His journey to the purchase of his first airplane began when his work with the parks division of the Montana Department of Fish, Wildlife and Parks took him to Miles City where he decided he would learn to fly.
Those who ran the airport there at that time weren’t receptive to providing flight lessons and referred him to Sunday Creek Air Park. Its laid-back atmosphere and enthusiasm for helping someone learn made it possible for Monger to become a pilot.
“I learned to fly there and had a great time flying Cubs,” he said of the Piper airplane model he flew.
It was also at the air park that he was able to watch a World War II pilot repair fabric that covered airplane framework — an experience that never left him.
In 1996 Monger’s brother, Stan, called him to say he had found an airplane online. Together they flew in Stan’s plane to Dickinson, North Dakota, to have a look at it.
“It was rough,” Monger remembered of what awaited them.
But he also knew this was his chance.
“We were there and my heart said ‘You’re never going to find another like this,’” he added.
Thirteen years later, the fabric that covered the plane needed to be replaced.
“That started my learning process on how to recover airplanes,” he said.
His $25,000 investment required an equal amount in restoration costs. Two years later, his plane was again ready for flight.
Thrill of flight
Monger has been retired for a dozen years and left as the administrator of the state parks division. Retirement for him came after helping to have a $4 charge added to vehicle registration fees that would ensure funding for Montana’s state parks system.
The state parks system agreed during the 2003 legislative session to give up its state funding in exchange for the opt-out fee on every vehicle registration.
Retirement gives him more time for skiing. It also allows him more time for flying.
He pauses to recall his first flight, one taken with his father when he was a child. He remembers little more than the thrill of those early flights, and the smells.
The family didn’t own an airplane, but his father flew the state airplane. On occasion, one or two of his children would join him.
The aroma of aviation gas lingers in his memory, as does the soda pop from the hangar’s refrigerator that his father would offer those of the family’s seven children after returning from that day’s flight.
Aviation ran in the family, he said, explaining “My granddad was the first airport manager at Gallatin Field in Bozeman.”
His father helped out there too and plowed snow to keep the runway open.
“Aviation’s always been at the kitchen table, what happened at work, that sort of thing,” he added.
And now it’s a prominent part of his life. Winter months are spent in Bozeman where he can ski Bridger Bowl. Summers are spent here in Helena inside the hangar with his Super Cruiser.
Between his hours giving new life to the airplane, Monger tries to fly his restored Super Cruiser and gets in three days a week on average.

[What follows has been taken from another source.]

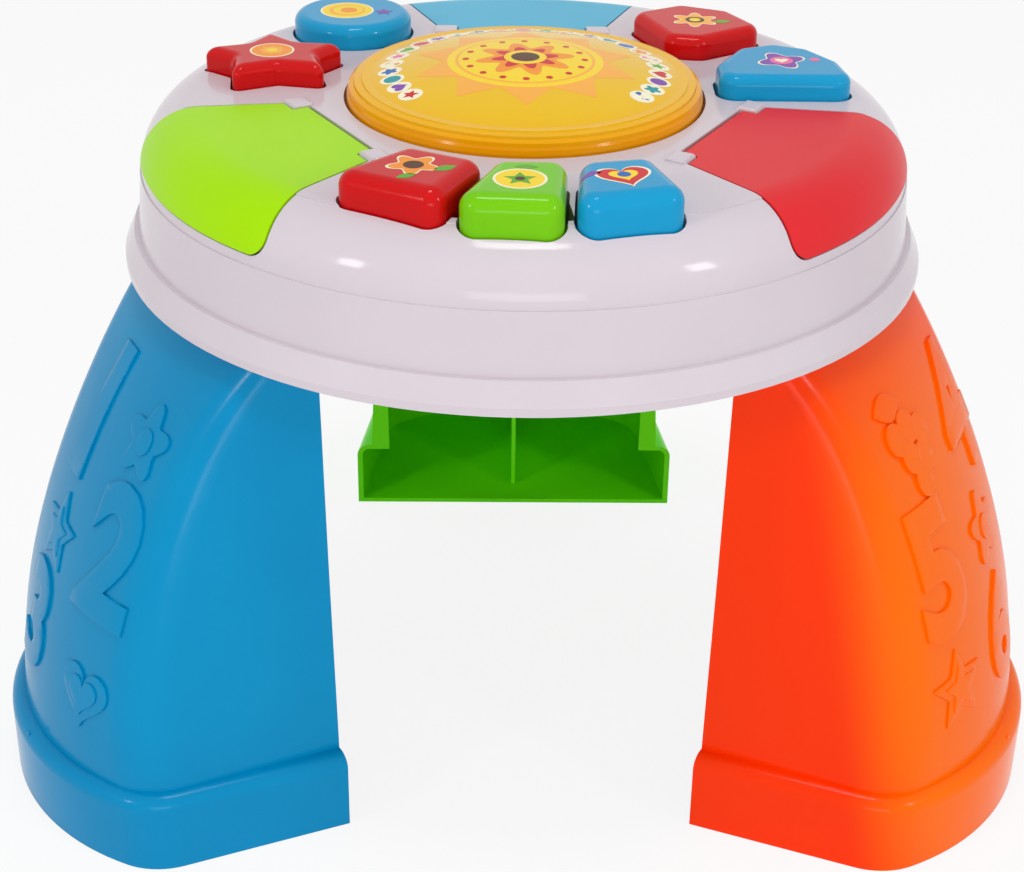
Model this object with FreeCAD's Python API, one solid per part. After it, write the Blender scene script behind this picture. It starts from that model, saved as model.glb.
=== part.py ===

“A couple of hours here and there,” he said.
Maybe he’ll accumulate 100 hours a year holding the stick that controls the airplane, watching the land passing below the wings and feeling the winds that rise from the earth.
“There’s not a lot of grace in the rest of my world,” he said of what flying is like for him. “It feels really fun and graceful.”
The thrill hasn’t faded for him, not even after all of these years.
“I hope it doesn’t,” he said.
Not a day goes by, he said, that he doesn’t think how lucky he is to be healthy and able to fly.
A little help from his friends
More than 3,750 Super Cruisers were built between 1946 and 1948, according to online sources. This was a time when Piper saw aviation as having won World War II and believed those returning from military service would want to learn to fly. But the economy didn’t support that hope and production of the Super Cruiser ceased shortly after it began.
A majority of those airplanes are still registered even if some may no longer be flying, Monger said.
Because the airplane that he’s restoring was built in a factory and isn’t the product of a kit assembled by someone, the Super Cruiser has to be inspected as it’s being reassembled.
Paul Gordon, who has rebuilt four airplanes and favors those from the 1920s and 1930s, is certified to provide the required inspections, Monger said, as is Brent Vetter at Vetter Aviation, who he said has been a “godsend” for him.
People who own planes at the airport share what Monger calls the “tribal knowledge,” and they’re willing to share their tools too.
Leo Wadekamper is another of the pilots who has extensive experience in rebuilding airplanes, Monger added of the assistance and advice that’s been offered as he works his way through the reconstruction.
“It’d be hard to leave this, the knowledge and the support,” he said.
“I like at the end of the day, looking back and seeing what I did, seeing progress,” he said of what it’s like for him to give new life to a 70-year-old airplane.
“It’s kind of like a phoenix for me, bringing it back from the ashes and making it a flying bird.”
Monger has parts for another airplane, pieces he acquired after helping someone sort through “scrap” metal. The owner sold him those airplane parts after they figured out what they were worth.
Another pile of parts. Another airplane that could again rise with wind beneath wings.
“It will turn into an airplane someday,” he said. “If not for me, somebody else.”